Tuesday, August 26, 2008
100 King: The Bread Was Free, But the Conversation Wasn't
With the prospect of cereal and milk comprising part of my dinner for the second night in a row looming before me (and with a little encouragement), I took myself out for dinner tonight to 100 King in Old Town. It has a sophisticated menu, is a block from the water, and has gauzy drapes in the windows that made it appear both inviting and exclusive. I took a table outside, pulled out my journal, and was ready to write about this week's romantic vicissitudes (don't worry, that doesn't link to details of my romantic vicissitudes, just the definition).
Dinner was fine, but the service was some sort of inverted Mrs. Robinson arrangement. I was the Mrs. Robinson, being the beautiful older woman (no, no one has ever said I look like Anne Bancroft), but he was the inexperienced, nervously chatty Dustin Hoffman. Of course, there was no desired seduction on my part, but he was trying to charm while I was trying to rebuff, hence the inversion. It really wasn't that extreme either way, but compared to other fine restaurants, my assessment is that 100 King doesn't serve the single woman patron well. I'll be specific, but this is a more general indictment of restaurants' abysmal ability to cater to solo patrons. This single diner doesn't really need a chatty waiter, with her convoluted romantic brainstorms using plenty of brain power that don't want to be diverted to his fumbling up of specials on the menu or inquiring into my appetite or promising that the artichokes appetizer is delicious when it's one $9 artichoke.
My complaint gets to the larger point of it not being understood by some waiters that the event of dining out is considered by some to be a sacred event; to others (who go alone), it's an opportunity to sit quietly with one's thoughts, enjoy watching the passers-by, and eat without having to worry about cooking or cleaning. My waiter wasn't obtrusive, but I felt like I was at Applebee's...and I would have preferred the gross of mozzarella sticks my $9 would have bought me compared to the ridiculously small bowl of clammy-looking braised artichokes.
For "dinner" (it was an appetizer soup) I had seafood stock, which was quite delicious: two shrimps, four mussels, and lots of cubed tomatoes and onions in a thick broth, garnished with a grilled piece of toast with a crab spread on top. Everything else was overpriced, including dessert, so after filling up on another half roll, I wandered home to enjoy some free Ben and Jerry's. Classy, huh?
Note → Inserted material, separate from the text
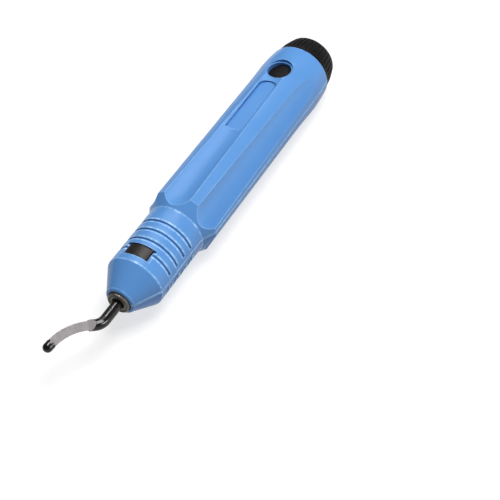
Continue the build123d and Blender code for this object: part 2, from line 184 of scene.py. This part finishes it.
# ---------------------------------------------------------------------------
# blue moulded plastic of the two shells
# ---------------------------------------------------------------------------
RINGS = (12.66, 16.33, 20.05, 23.64)  # stations of the ring grooves


def blue_plastic(name, under=False):
    m = Mat(name)
    p = m.xyz()
    cloud = m.noise(130.0, 4.0, 0.55)  # slow flow marks, about 8 mm
    fine = m.noise(2600.0, 3.0, 0.6)  # moulded grain
    speck = m.noise(7000.0, 2.0, 0.5)
    patch = m.noise(900.0, 4.0)
    base = m.ramp(
        cloud,
        [
            (0.25, (0.091, 0.253, 0.565)),
            (0.55, (0.095, 0.260, 0.578)),
            (0.80, (0.099, 0.267, 0.591)),
        ],
    )
    off = m.math("ABSOLUTE", p[2])  # height above or below the parting line
    near = m.span(off, 0.00026, 0.00046, 1.0, 0.0)
    # painted shade: the steep flanks next to the parting line are darkened
    steep = m.math("DIVIDE", off, m.math("MAXIMUM", m.math("ABSOLUTE", p[1]), 0.0001))
    flank_shade = m.math("MULTIPLY", m.span(steep, 0.02, 0.60, 0.40, 0.0), m.span(patch, 0.3, 0.7, 0.85, 1.0))
    base = m.mix(flank_shade, base, (0.024, 0.100, 0.290, 1.0))
    if under:
        # painted shade: the lower half is darker towards the bottom, as if in shadow
        underside_shade = m.span(p[2], -0.0004, -0.0036, 0.36, 0.66)
        underside_shade = m.math("MULTIPLY", underside_shade, m.span(patch, 0.3, 0.7, 0.92, 1.0))
        base = m.mix(underside_shade, base, (0.016, 0.072, 0.210, 1.0))
    # painted shade: the grooves and corners are darkened where the occlusion finds them hollow
    hollow_shade = m.math("MULTIPLY", m.hollow_shade(0.0011, 0.90, 0.45), m.fmix(near, 1.0, 0.25))
    base = m.mix(m.math("MULTIPLY", hollow_shade, 0.58), base, (0.022, 0.098, 0.350, 1.0))
    # painted highlight: a pale line along the edges, fading towards the rear
    edge = m.edge(0.00030, 0.003, 0.030)
    edge_highlight = m.math("MULTIPLY", edge, m.span(patch, 0.35, 0.62, 0.50, 0.95))
    edge_highlight = m.math("MULTIPLY", edge_highlight, m.span(hollow_shade, 0.1, 0.5, 1.0, 0.0))
    edge_highlight = m.math("MULTIPLY", edge_highlight, m.span(p[0], (45 - BAND) / 1000, (84 - BAND) / 1000, 1.0, 0.22))
    base = m.mix(edge_highlight, base, (0.330, 0.600, 0.900, 1.0))
    # painted highlight: pale shoulders on either side of the ring grooves
    gap = None
    for ring in RINGS:
        d = m.math("ABSOLUTE", m.math("SUBTRACT", p[0], (ring - BAND) / 1000))
        gap = d if gap is None else m.math("MINIMUM", gap, d)
    rim_highlight = m.math(
        "MULTIPLY",
        m.span(gap, 0.00034, 0.00052, 0.0, 1.0),
        m.span(gap, 0.00070, 0.00105, 1.0, 0.0),
    )
    rim_highlight = m.math("MULTIPLY", rim_highlight, m.span(off, 0.0014, 0.0022, 0.0, 1.0))
    rim_highlight = m.math("MULTIPLY", rim_highlight, m.span(patch, 0.40, 0.60, 0.30, 0.95))
    base = m.mix(rim_highlight, base, (0.370, 0.640, 0.930, 1.0))
    # painted highlight: the turned creases at either end of the collar are paled as if they catch the light
    for crease, wide in ((7.85, 0.34), (29.10, 0.30)):
        d = m.math("ABSOLUTE", m.math("SUBTRACT", p[0], (crease - BAND) / 1000))
        crease_highlight = m.span(d, wide * 0.0004, wide * 0.001, 1.0, 0.0)
        crease_highlight = m.math("MULTIPLY", crease_highlight, m.span(patch, 0.40, 0.62, 0.14, 0.55))
        base = m.mix(crease_highlight, base, (0.370, 0.640, 0.930, 1.0))
    # pale line along the parting line
    seam = m.math("MULTIPLY", near, m.span(patch, 0.35, 0.65, 0.60, 0.78))
    base = m.mix(seam, base, (0.300, 0.520, 0.860, 1.0))
    # a little grime settles in hollows of the grain
    base = m.mix(m.span(speck, 0.30, 0.42, 0.22, 0.0), base, (0.060, 0.190, 0.480, 1.0))
    rough = m.fmix(m.span(cloud, 0.3, 0.7, 0.0, 1.0), 0.44, 0.52)
    rough = m.math("ADD", rough, m.span(fine, 0.3, 0.7, -0.03, 0.05))
    n = m.bump(fine, 0.00002, 0.30, m.bevel(0.00020))
    m.set(Base_Color=base, Roughness=rough, Normal=n)
    m.bsdf.inputs["Specular IOR Level"].default_value = 0.08
    m.bsdf.inputs["Coat Weight"].default_value = 0.42
    m.bsdf.inputs["Coat Roughness"].default_value = 0.16
    return m.m


# ---------------------------------------------------------------------------
# black plastics: cap (with matt grain) and button (browner, smoother)
# ---------------------------------------------------------------------------
def black_plastic(name, dark, light, rough_lo, rough_hi, gloss):
    m = Mat(name)
    cloud = m.noise(260.0, 4.0, 0.6)
    fine = m.noise(3200.0, 3.0, 0.6)
    base = m.mix(m.span(cloud, 0.35, 0.65, 0.0, 1.0), (*dark, 1.0), (*light, 1.0))
    edge = m.edge(0.0003)
    scuff = m.math("MULTIPLY", edge, m.span(m.noise(1500.0, 4.0), 0.4, 0.65, 0.1, 0.8))
    base = m.mix(scuff, base, tuple(min(1.0, c * 3.2 + 0.02) for c in light) + (1.0,))
    rough = m.math(
        "ADD",
        m.fmix(m.span(cloud, 0.3, 0.7, 0.0, 1.0), rough_lo, rough_hi),
        m.span(fine, 0.3, 0.7, -0.04, 0.06),
    )
    n = m.bump(fine, 0.00003, 0.5, m.bevel(0.00015))
    m.set(Base_Color=base, Roughness=rough, Normal=n)
    m.bsdf.inputs["Specular IOR Level"].default_value = gloss
    return m.m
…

You can stop reading now, if you want, because the food talk ends and the girly drivel begins. However, I realized tonight that the way I treat waiters is amazingly similar to how I treat men, and both have followed a parallel trajectory. I'm much more comfortable to jest with both, just as I am more comfortable in being indifferent if I feel the need. However, my expectations for men have increased in parallel to what I expect from waiters. I want a waiter/man who lets me be when I'm involved in an attention-intensive event like dining out (waiter: watch for cues when/if I want to chat, man: give a girl a few minutes to decide on what she orders before asking questions), I want a waiter/man who let's me be independent (waiter: don't get too nervous that I'm alone or writing in my journal, man: don't erode my independent sensibilities), I want a waiter/man who pays attention to detail (waiter: fill up that glass without asking, man: know which details--like opening up doors--are important). It's comforting to know I operate comfortably in both waiter/man realms, but disconcerting that even a good waiter is so damn hard to find.